A lot of the housing bust was caused by people that wouldn't stand up for themselves being talked into houses they couldn't afford. If you don't chose to be in debt up to your eyeballs, people almost look at you like you're a weirdo!
You wake up, no-one forced anyone to purchase a home.
No just all the idiots who said that renting is throwing money away. Oh and all the real estate agents who screamed buy now before you are priced out forever!
Ha!
No sympathy. Everyone who is under water should walk away. Honor your contract by mailing in the keys.
Wake up, the bankers tanked themselves by saddling a $50k income family with a $2k mortgage payment.
AND yet, you still hear those commercials on radio stations that carry Glenn, Laura, Sean, Rush et. al. to use your home equity to consolidate your high interest credit cards....
Good for you, we also bought much less house than we could have. last year, all so we could go 15 years. Hope to have it paid off much less than that.
Housing as an investment is for suckers. It’s just a place to live.
My understanding is that if the lender forgives the debt, the amount forgiven is considered income.
Yes, that is correct. If you lender foregives your mortgage balance, that balance is then considered income to you.
I'd like to be able to do that without having to correct several times. Why would that be irresponsible?
Well, if you’re in a position that makes you think of walking away, then you should search on the IRS website and find the worksheet form, then do the math and see if you can legally claim insolvency. That would be more liabilities than assets. It would be calculated as of the day before you receive the 1099.
http://www.irs.gov/pub/irs-pdf/p4681.pdf
Sorry, not true in most cases. If you look at the rentals listed in the Sacramento area of California, many if not most state that a foreclosure or short sale on the credit report will not be held against the applicant. So if all of your other bills are current, you should have no problem leasing a home.
The fact is, with so many people losing their homes, whether voluntarily or not, the rental market has adjusted.
I agree with you that the banks didn’t “saddle” them with anything, but the banks were pretty foolish to lend many of these people money. I have a friend who is trying to “get out” of her mortgage now and I NEVER would have lent her money when she was looking to buy a home.
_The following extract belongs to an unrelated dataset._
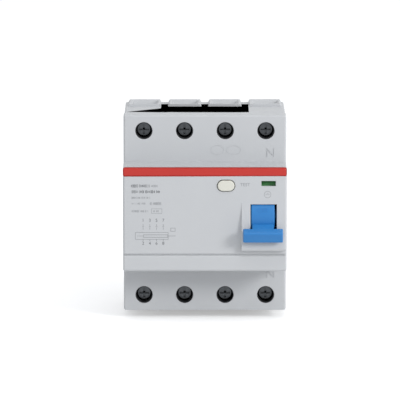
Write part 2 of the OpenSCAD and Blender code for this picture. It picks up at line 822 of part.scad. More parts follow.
// The core's case, a round channel open at the top
module sensor_case() {
    color([0.15, 0.16, 0.18]) sensor_ring() difference() {
        translate([sensor_in_r, -sensor_h / 2]) square([sensor_out_r - sensor_in_r, sensor_h]);
        translate([core_r0 - fit_gap, -sensor_h / 2 + sensor_wall])
            square([core_r1 - core_r0 + 2 * fit_gap, sensor_h]);
    }
}

// The secondary winding over a part of the case, towards the release
module sensor_winding() {
    play = 0.05;
    color([0.75, 0.42, 0.16]) translate([0, -sensor_w, sensor_v]) rotate([0, 0, -25])
        rotate_extrude(angle = 60) difference() {
            translate([sensor_in_r - winding_t, -sensor_h / 2 - winding_t])
                square([sensor_out_r - sensor_in_r + 2 * winding_t, sensor_h + 2 * winding_t]);
            translate([sensor_in_r - play, -sensor_h / 2 - play])
                square([sensor_out_r - sensor_in_r + 2 * play, sensor_h + 2 * play]);
        }
}

// Points along a smooth curve with two handles
function curve(a, b, c, d, steps) = [for (k = [0:steps]) let (t = k / steps, u = 1 - t)
    u * u * u * a + 3 * u * u * t * b + 3 * u * t * t * c + t * t * t * d];

// One unbroken round tube along a route, with its rings square to the route
module tube(route, r, sides = 8) {
    last = len(route) - 1;
    ring = [for (k = [0:last])
        let (ahead = route[min(k + 1, last)] - route[max(k - 1, 0)], dir = ahead / norm(ahead),
            u = cross([0, 1, 0], dir), a = u / norm(u), b = cross(dir, a))
        for (j = [0:sides - 1]) route[k] + r * (cos(360 * j / sides) * a + sin(360 * j / sides) * b)];
    walls = [for (k = [0:last - 1], j = [0:sides - 1])
        let (p = k * sides + j, q = k * sides + (j + 1) % sides)
        each [[p, p + sides, q], [q, p + sides, q + sides]]];
    caps = [for (j = [1:sides - 2])
        each [[0, j, j + 1], [last * sides, last * sides + j + 1, last * sides + j]]];
    polyhedron(ring, concat(walls, caps));
}

// A flexible cable from a moving contact's tail, through the sensor, to the end of its load bar.
// The outer poles' cables pass in front of the inner ones.
module load_cable(i) {
    x = pole_x(i);
    side = sign(i - (POLES + 1) / 2);
    outer = abs(x) > pole_pitch;
    spread = 0.62 * (sensor_in_r - winding_t - cable_r);
    inner_w = sensor_w + (outer ? 0.8 : -0.8) * spread;
    bow = outer ? 7 : 0;
    tail = [x, -carrier_w - cable_r - fit_gap, carrier_v - blade_tail - cable_r + fit_gap];
    over = [side * spread, -inner_w, sensor_v + sensor_h / 2 + winding_t];
    under = [side * spread, -inner_w, sensor_v - sensor_h / 2 - winding_t];
    foot = [x, -bar_w - bar_t / 2, load_bar_v + cable_r + fit_gap / 2];
    down = [0, -bow, -2.4];
    lead = [x - side * (outer ? 14 : 3), -inner_w, foot[2]];
    color([0.8, 0.5, 0.25]) tube(concat(
        curve(tail, tail + down, over + [0, -bow, 2.4], over, 8),
        curve(under, under - [0, 0, 6], lead, foot, 8)), cable_r);
}

// ---------------------------------------------------------------- release

module relay_case() {
    color([0.9, 0.9, 0.88]) difference() {
        block(relay_x - relay_b / 2, relay_x + relay_b / 2, floor_t, relay_front_w,
            relay_v - relay_h / 2, relay_v + relay_h / 2);
        rod_forward(relay_x, relay_v, relay_front_w - 8, relay_front_w + 1, plunger_r + fit_gap);
    }
}

module relay_plunger() {
    color("silver") {
        rod_forward(relay_x, relay_v, relay_front_w - 7.5, plunger_face_w, plunger_r);
        rod_forward(relay_x, relay_v, plunger_face_w - 1.2, plunger_face_w, plunger_r + 0.8);
    }
}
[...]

I think both the banks and the individuals are both at fault and have been irresponsible in this situation. The actions of the homeowners is more moreally egregious, though.
A realtor’s advice as to whether you should buy a home is equivalent to a barber’s advice about whether you need a haircut.
Not from the Feds. On the state level, it depends. Most states have passed laws to conform to the federal law. If you lose your home to foreclosure or short sale, and it is you primary home, you probably will not face tax consequences on the forgiven debt.